Respondent Father did not dispute that he failed to provide regular and substantial support for the child during the statutory two-year period, but argued that he lacked the ability to do so because of his incarceration. Section 19b(3)(f)(i) considers whether a respondent provided support if he had the ability to do so or, if an order of support had been entered, whether the respondent substantially complied with the order. It was undisputed that no support order had been entered against respondent Wheeler and thus petitioners were required to prove that respondent Father had the ability to provide support and failed or neglected to regularly and substantially do so for at least two years without good cause.
The evidence showed that respondent Father had been continuously incarcerated since late 2005. Although he was in prison, the statute does not provide an exception for incarcerated parents who, despite their incarceration, “may still retain the ability to comply with the support and contact requirements of the statute.” In re Caldwell, 228 Mich App 116, 121; 576 NW2d 724 (1998). In this case, petitioners proved that respondent Father was in prison and that he had not paid support during the two-year period preceding the filing of the petition. However, they presented no evidence to show that he had the ability to pay support. Indeed, one of the Petititioners admitted that he did not have the ability to pay support while he was incarcerated. Therefore, the Court found petitioners failed to prove § 19b(3)(f)(i) by clear and convincing evidence and reversed the trial court’s termination of parental rights with respect to him.

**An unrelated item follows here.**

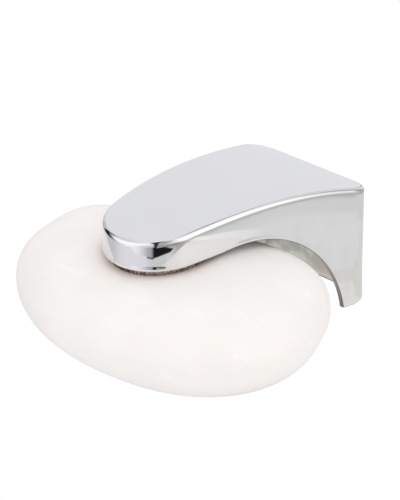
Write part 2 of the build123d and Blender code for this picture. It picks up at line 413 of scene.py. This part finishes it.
def chrome(wire):
    """Bright plating with a faint haze, and dried water on the foot. Inside and on the cut edges
    the casting is dull, with cloudy patches, warmer low down, and painted shade at its near side."""
    inside = wire.node("ShaderNodeAttribute", output="Fac", attribute_name="inside")
    cut = wire.node("ShaderNodeAttribute", output="Fac", attribute_name="cut_edge")
    dull = wire.maths("MAXIMUM", inside, cut)
    place = wire.node("ShaderNodeTexCoord", output="Object")
    height = wire.node("ShaderNodeSeparateXYZ", {0: place}, output=2)
    across = wire.node("ShaderNodeSeparateXYZ", {0: place}, output=0)
    fine = mottle(wire, 420.0)

    bright = blend_colour(wire, mottle(wire, 60.0), (0.845, 0.845, 0.85), (0.885, 0.885, 0.89))
    foot = 1.0 - height.ramp(-10.5 * mm, -6.5 * mm)
    water = mottle(wire, 330.0, 4.0).ramp(0.42, 0.62) * foot
    bright = blend_colour(wire, water * 0.55, bright, (0.83, 0.815, 0.785))
    haze = mottle(wire, 140.0, 6.0).ramp(0.45, 0.68) * (1.0 - height.ramp(10.0 * mm, 20.0 * mm))
    bright = blend_colour(wire, haze * 0.7, bright, (0.805, 0.803, 0.797))

    patch = mottle(wire, 200.0, 5.0).ramp(0.36, 0.62)
    low = 1.0 - height.ramp(-17.5 * mm, -12.0 * mm)
    # Painted shade: the inside is darkened on its near side, above its lowest part.
    painted_near_shade = across.ramp(0.5 * mm, 3.5 * mm) * height.ramp(-17.5 * mm, -15.2 * mm)
    cast = blend_colour(wire, patch, (0.41, 0.422, 0.385), (0.575, 0.585, 0.54))
    cast = blend_colour(wire, low * 0.8, cast, (0.56, 0.50, 0.44))
    cast = blend_colour(wire, painted_near_shade * 0.8, cast, (0.41, 0.385, 0.34))
    cast = blend_colour(wire, cut, cast, (0.20, 0.185, 0.165))
    return {
        "Base Color": blend_colour(wire, dull, bright, cast),
        "Metallic": 1.0,
        "Roughness": 0.012 + fine * 0.012 + dull * 0.35 + water * 0.06,
        "Normal": relief(wire, mottle(wire, 110.0, 1.0), 0.015, 0.4 * mm),
    }


arm.data.materials.append(new_finish("chrome_plating", chrome))


# The bar of soap is moulded and pressed on to the cap's teeth. Its plan is a rounded oblong, a
# little wider at one end, and its top is dented by the cap, whose teeth stand in a ring groove.
# Its sizes are in the nose's own axes, with their origin where the magnet's axis leaves the nose.
soap_half_length = 53.3
soap_half_width = 32.85
soap_half_height = 18.0
soap_plan_power = 2.7
soap_top_power = 2.5
soap_bottom_power = 2.0
soap_egg = 0.086
soap_taper = -0.106
soap_lean = -0.17
soap_bend = 0.357
soap_turn = math.radians(9.6)
soap_middle = np.array([0.2, -4.3, -18.8])
soap_spokes = 240
top_rows = 24
upper_rows = 26
lower_rows = 40
dent_depth = 1.0
groove_inner = 14.1
groove_outer = 15.7
groove_depth = 4.5
groove_lip_depth = 3.0
groove_round = 0.2
press_depth = 0.6
press_reach = 2.5
press_step = 0.2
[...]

Respondent Mother did not challenge the trial court’s finding that she failed to provide regular and substantial support for the statutory two-year period despite an ability to do so. Instead, she argued only that she did not have the ability to visit, contact, or communicate with the child and, therefore, the evidence was insufficient to prove § 19b(3)(f)(ii). The Court held that respondent Mother had no contact with the child after a visit in November 2005.
A parent does not have the ability to visit, contact, or communicate with a child when a court order has been entered terminating visitation rights. In re Kaiser, 222 Mich App 619, 623-625; 564 NW2d 174 (1997). In this case, there was no evidence that any order prohibiting visitation had been entered at any time between July 2006 and October 2007. Respondents’ motion to terminate the guardianship was denied in November 2007. While respondent Mother asserted that she interpreted the court’s decision as prohibiting any contact with the child and petitioners, the trial court took judicial notice of the order that was entered after that hearing, which simply continued the guardianship and did not address the issue of visitation. The Court held that respondent Mother had not shown that she was legally prohibited from contacting the child between November 2007 and July 2008 and affirmed the termination of her parental rights.
The lesson to be learned in this case is that in a termination petition filed under MCL 712A.19b(3)(f) where a respondent has failed to pay support and no existing support order is in place, it is the burden is on the petitioner to show respondent has the ability to pay regular and substantial support. Absent any evidence of this, the case must be dismissed.
All in all, this case was a loss for the petitioners because they were seeking to terminate parental rights to pave the way for an adoption. Now that father has retained his legal rights, their ability to adopt the child is frustrated.